10.12.2009

O matadouro












Seul Contre Tous é como se chama o filme que Garpar Noé realizou antes de Irreversible. É um filme extraordinário, também na medida em que se trata de uma experiência cinematográfica invulgar. Mas tem antececessores; tudo tem sempre antecessores. Ocorreu-me frequentes vezes o Taxi Driver de Scorsese, personagem igualmente acossada pelos seus recalcamentos, a voz interior martelando-lhe a consciência do início ao fim. Gaspar Noé intensifica o processo, e porque o seu protagonista trabalha num talho os golpes do cutelo assim como os disparos de uma arma que o acompanhará a partir de certa altura golpeiam a montagem, e reforçam a cadência marcial de Seul Contre Tous: guerra privada contra tudo e contra todos.
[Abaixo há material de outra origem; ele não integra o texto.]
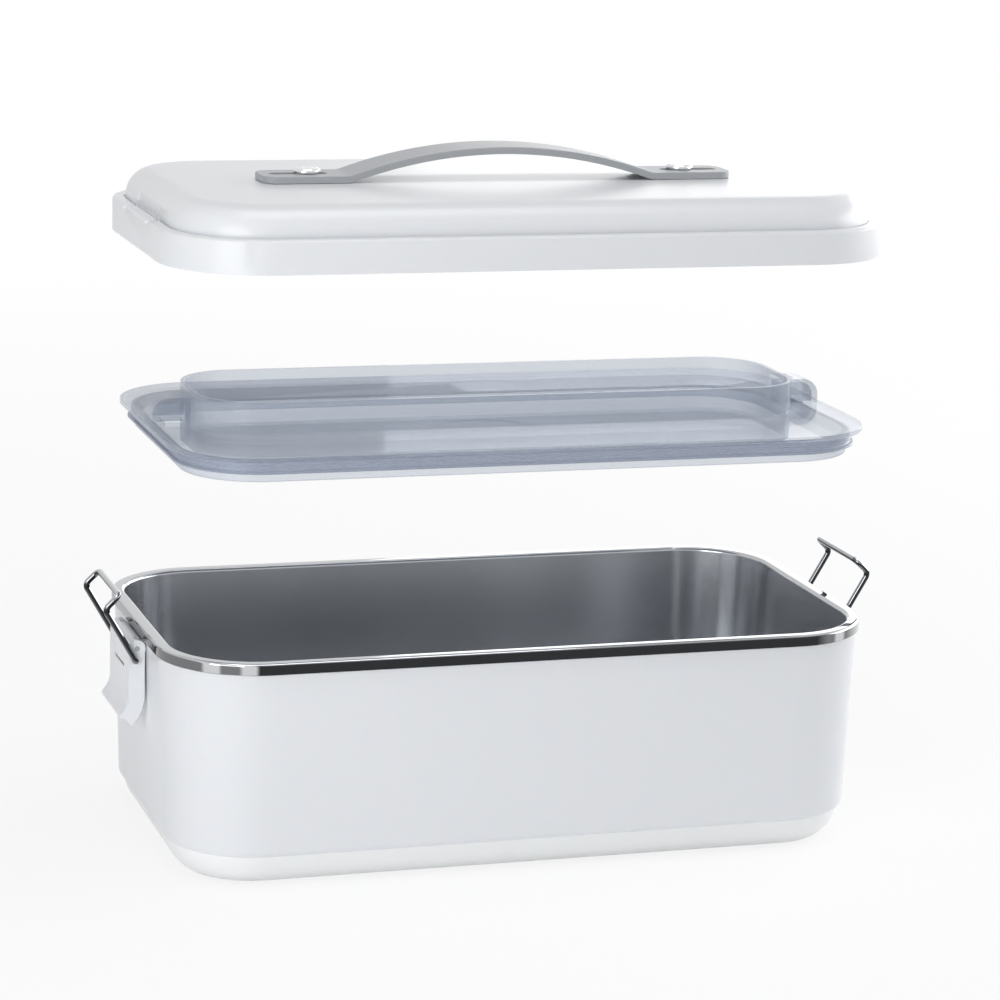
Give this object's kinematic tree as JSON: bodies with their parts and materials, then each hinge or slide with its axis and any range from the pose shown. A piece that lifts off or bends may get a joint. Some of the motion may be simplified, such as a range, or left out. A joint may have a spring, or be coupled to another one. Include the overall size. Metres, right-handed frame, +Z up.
{
  "type": "electric lunch box",
  "caption": "Portable heated lunch box: oblong base with a steel pan, clear tray lid, domed carry lid with a strap, and a wire latch at each end.",
  "frame": {"origin": "centre of the footprint, on the plane the feet stand on", "axes": "+X along the box towards its right-hand latch, +Y from the front to the back with the power socket, +Z up"},
  "size_m": [0.2666, 0.1316, 0.2297],
  "materials": {
    "white_plastic": "satin white moulded polypropylene",
    "strap_plastic": "fine-grained light grey plastic",
    "clear_plastic": "clear moulded plastic with a cool tint",
    "clear_silicone": "translucent silicone rubber",
    "pan_steel": "bright polished stainless steel",
    "wire_steel": "bright stainless wire",
    "screw_steel": "zinc-plated steel",
    "heater_aluminium": "cast and machined aluminium",
    "element_ceramic": "pale ceramic and glazed film",
    "black_plastic": "black moulded plastic",
    "contact_brass": "plated brass",
    "lead_insulation": "silicone-insulated leads",
    "foot_rubber": "grey rubber"
  },
  "bodies": {
    "base": {"outer_shell": "white_plastic", "base_cover": "white_plastic", "foot_front_left": "foot_rubber", "foot_front_right": "foot_rubber", "foot_back_left": "foot_rubber", "foot_back_right": "foot_rubber", "base_screws": "screw_steel", "heater_plate": "heater_aluminium", "heater_screws": "screw_steel", "heating_element": "element_ceramic", "element_clamp": "screw_steel", "thermostat": "black_plastic", "thermal_fuse": "element_ceramic", "power_inlet": "black_plastic", "inlet_pins": "contact_brass", "wiring": "lead_insulation", "latch_pin_left": "screw_steel", "latch_pin_right": "screw_steel"},
    "pan": {"steel_pan": "pan_steel"},
    "inner_lid": {"inner_lid": "clear_plastic", "lid_seal": "clear_silicone"},
    "carry_lid": {"outer_lid": "white_plastic", "stud_left": "screw_steel", "stud_right": "screw_steel", "stud_nuts": "screw_steel"},
    "strap": {"strap": "strap_plastic"},
    "lever_left": {"latch_lever_left": "white_plastic"},
    "lever_right": {"latch_lever_right": "white_plastic"},
    "bail_left": {"latch_bail_left": "wire_steel"},
    "bail_right": {"latch_bail_right": "wire_steel"}
  },
  "joints": [
    {"name": "pan_lift", "type": "slide", "parent": "base", "child": "pan", "axis": [0, 0, 1], "range_m": [0, 0.06]},
    {"name": "inner_lid_lift", "type": "slide", "parent": "pan", "child": "inner_lid", "axis": [0, 0, 1], "range_m": [-0.064, 0]},
    {"name": "carry_lid_lift", "type": "slide", "parent": "inner_lid", "child": "carry_lid", "axis": [0, 0, 1], "range_m": [-0.0585, 0]},
    {"name": "strap_shift", "type": "slide", "parent": "carry_lid", "child": "strap", "axis": [1, 0, 0], "range_m": [-0.0045, 0.0045]},
    {"name": "lever_left_turn", "type": "hinge", "parent": "base", "child": "lever_left", "pos_m": [-0.1219, 0, 0.069], "axis": [0, 1, 0], "range_deg": [0, 50]},
    {"name": "lever_right_turn", "type": "hinge", "parent": "base", "child": "lever_right", "pos_m": [0.1219, 0, 0.069], "axis": [0, -1, 0], "range_deg": [0, 50]},
    {"name": "bail_left_swing", "type": "hinge", "parent": "lever_left", "child": "bail_left", "pos_m": [-0.1225, 0, 0.065], "axis": [0, -1, 0], "range_deg": [-30, 90]},
    {"name": "bail_right_swing", "type": "hinge", "parent": "lever_right", "child": "bail_right", "pos_m": [0.1225, 0, 0.065], "axis": [0, 1, 0], "range_deg": [-30, 90]}
  ]
}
O filme prolonga a história da obra de estreia de Gaspar Noé, a curta-metragem Carne. A carne que o protagonista vende é ainda a de cavalo, parece que muito apreciada por aqueles lados. O cavalo é também dos animais mais belos com o seu nobre porte. Dir-se-ia quase humano. A analogia entre o homem e este animal é determinante para Noé passar a leitura que dá da condição humana. Vimos a este mundo como quem chega a um matadouro. As imagens estão contaminadas de vermelho-sangue ou de um verde doente, nauseabundo, sufocante. Um dos intertítulos recorrentes avisa-nos que dentro de segundos as imagens poderão tornar-se insuportáveis. É o momento de catarse poética pela via da crueldade (recordando de novo o Taxi Driver, e a sua alucinada chacina final). E também aqui há um depois. O momento que se sucede ao extremo do horror: que pode ser descrito como o instante em que Gaspar Noé faz nascer uma flor de uma pedra. Se existe corrente estética onde a obra de Gaspar Noé pode ver-se incluída, só pode ser a do Romantismo. O que está em causa é sempre a operação de resgate de uma alma que atravessou o "matadouro" onde foi progressivamente delapidada da sua dignidade, mas para a qual não se extinguiu a possibilidade de redenção. É um processo que Gaspar Noé filma como o resgate de qualquer coisa que existe no interior dos seus protagonistas, e como se estivesse igualmente dentro de cada um de nós.